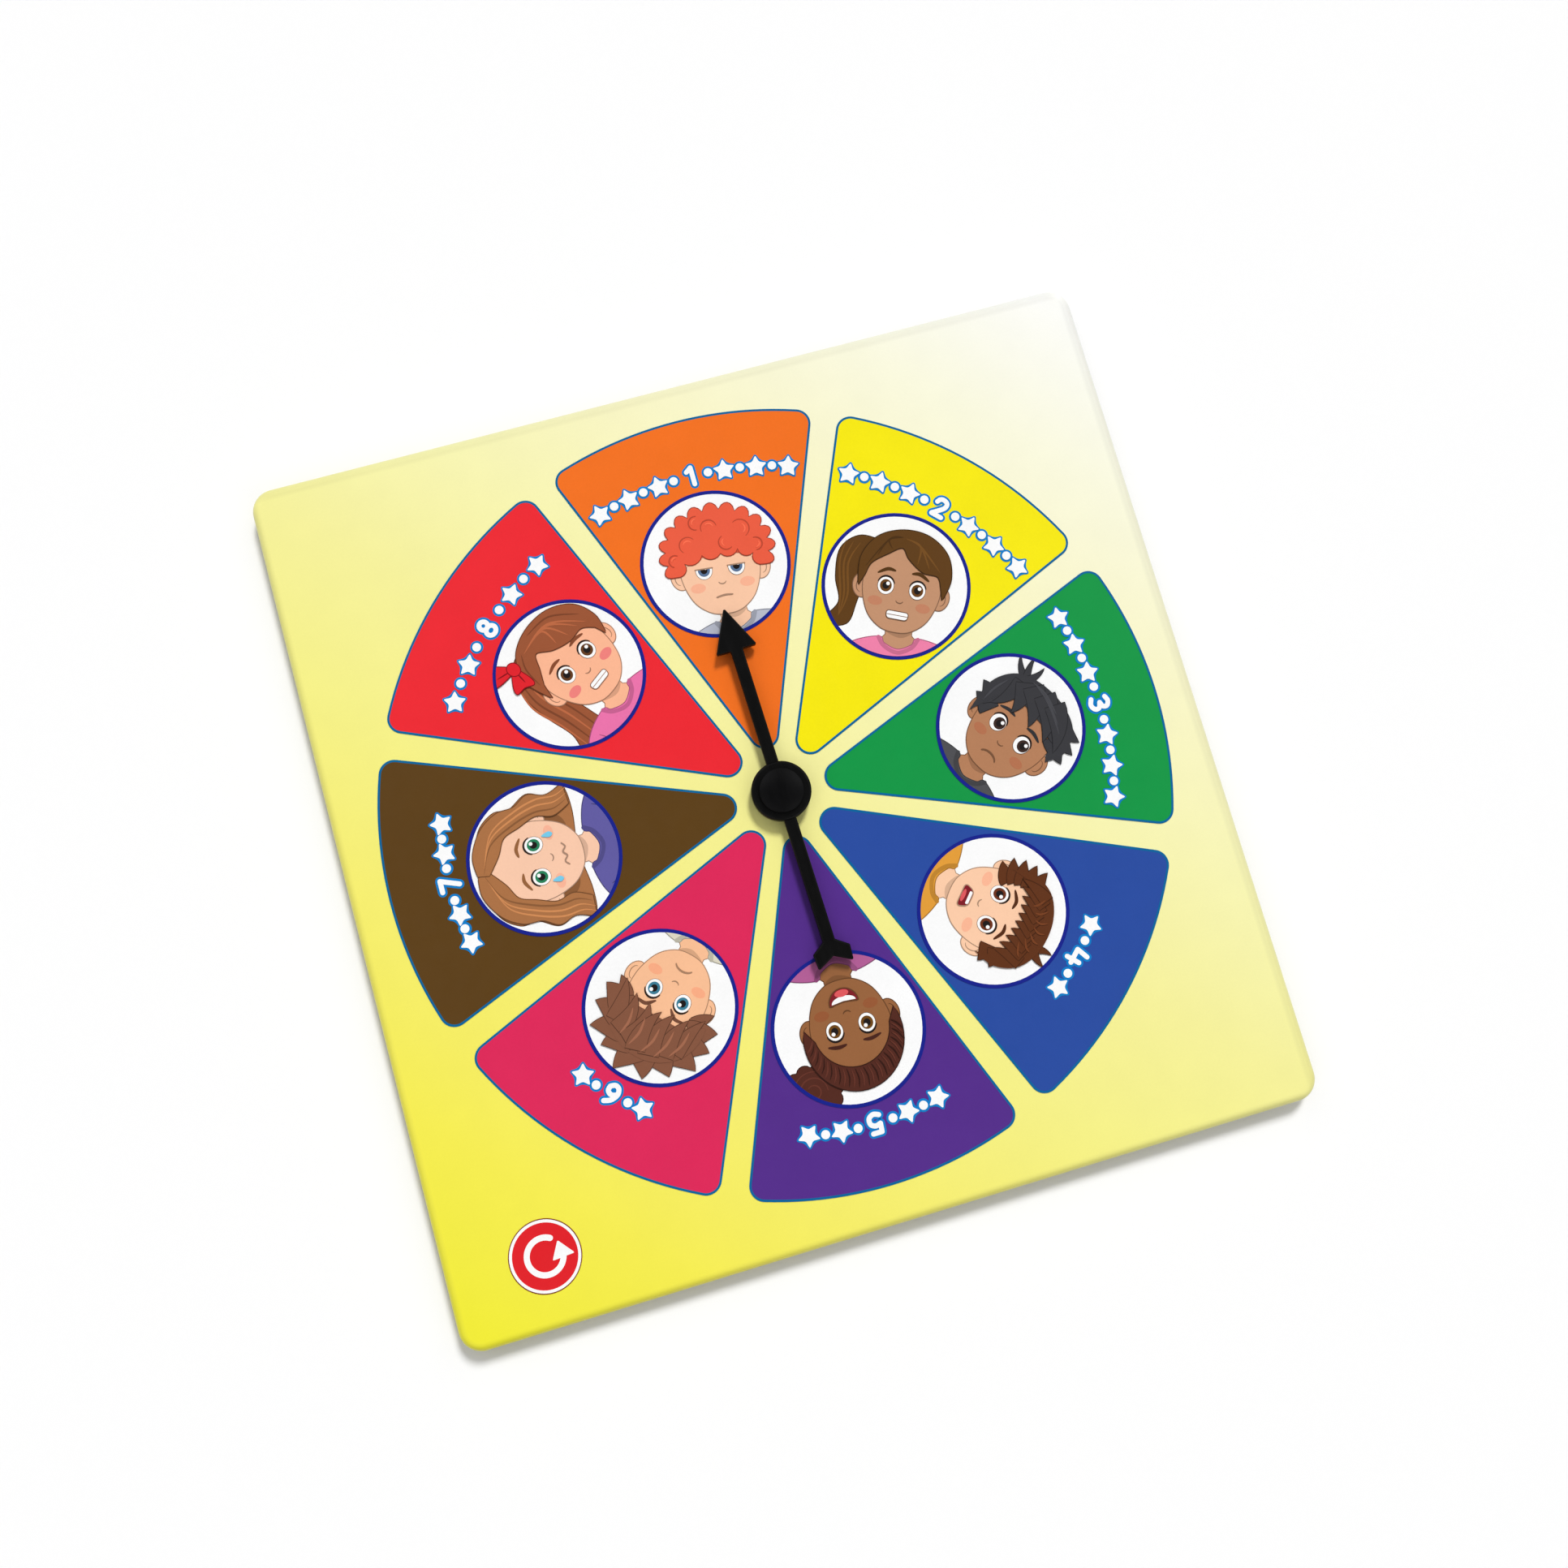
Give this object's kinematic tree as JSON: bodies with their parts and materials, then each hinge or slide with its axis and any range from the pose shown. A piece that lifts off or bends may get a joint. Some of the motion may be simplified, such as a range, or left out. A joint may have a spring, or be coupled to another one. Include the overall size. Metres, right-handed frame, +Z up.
{
  "type": "game spinner",
  "caption": "Flat square board-game spinner: a printed wheel of coloured sectors with round pictures, and a black arrow that spins on a snap rivet at its centre.",
  "frame": {"origin": "on the table under the pointer's pivot, at the centre of the board's outline", "axes": "+Z up along the pivot, +Y towards sector 1, +X towards sector 3"},
  "size_m": [0.2, 0.2, 0.0106],
  "materials": {
    "greyboard": "raw",
    "face_print": "satin laminate",
    "back_liner": "matt",
    "portrait_print": "satin laminate",
    "badge_print": "satin laminate",
    "pivot_plastic": "satin moulded",
    "pointer_plastic": "satin moulded",
    "washer_plastic": "matt nylon",
    "foot_rubber": "matt",
    "print_orange": "satin laminate",
    "print_yellow": "satin laminate",
    "print_green": "satin laminate",
    "print_blue": "satin laminate",
    "print_purple": "satin laminate",
    "print_crimson": "satin laminate",
    "print_brown": "satin laminate",
    "print_red": "satin laminate"
  },
  "bodies": {
    "board": {"board_core": "greyboard", "face_sheet": "face_print", "back_sheet": "back_liner", "pivot_barrel": "pivot_plastic", "pivot_pin": "pivot_plastic", "lower_washer": "washer_plastic", "upper_washer": "washer_plastic", "badge_label": "badge_print", "foot_front_left": "foot_rubber", "foot_front_right": "foot_rubber", "foot_rear_left": "foot_rubber", "foot_rear_right": "foot_rubber", "sector_label_1": "print_orange", "portrait_label_1": "portrait_print", "sector_label_2": "print_yellow", "portrait_label_2": "portrait_print", "sector_label_3": "print_green", "portrait_label_3": "portrait_print", "sector_label_4": "print_blue", "portrait_label_4": "portrait_print", "sector_label_5": "print_purple", "portrait_label_5": "portrait_print", "sector_label_6": "print_crimson", "portrait_label_6": "portrait_print", "sector_label_7": "print_brown", "portrait_label_7": "portrait_print", "sector_label_8": "print_red", "portrait_label_8": "portrait_print"},
    "pointer": {"pointer": "pointer_plastic"}
  },
  "joints": [
    {"name": "pointer_spin", "type": "hinge", "parent": "board", "child": "pointer", "pos_m": [0, 0, 0.007], "axis": [0, 0, 1], "continuous": true}
  ]
}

◆ **TASK DESCRIPTION**:
Copy whichever lines in the listing above contain the word "bodies".

◆ **EXERCISE SOLUTION**:
Give this object's kinematic tree as JSON: bodies with their parts and materials, then each hinge or slide with its axis and any range from the pose shown. A piece that lifts off or bends may get a joint. Some of the motion may be simplified, such as a range, or left out. A joint may have a spring, or be coupled to another one. Include the overall size. Metres, right-handed frame, +Z up.
  "bodies": {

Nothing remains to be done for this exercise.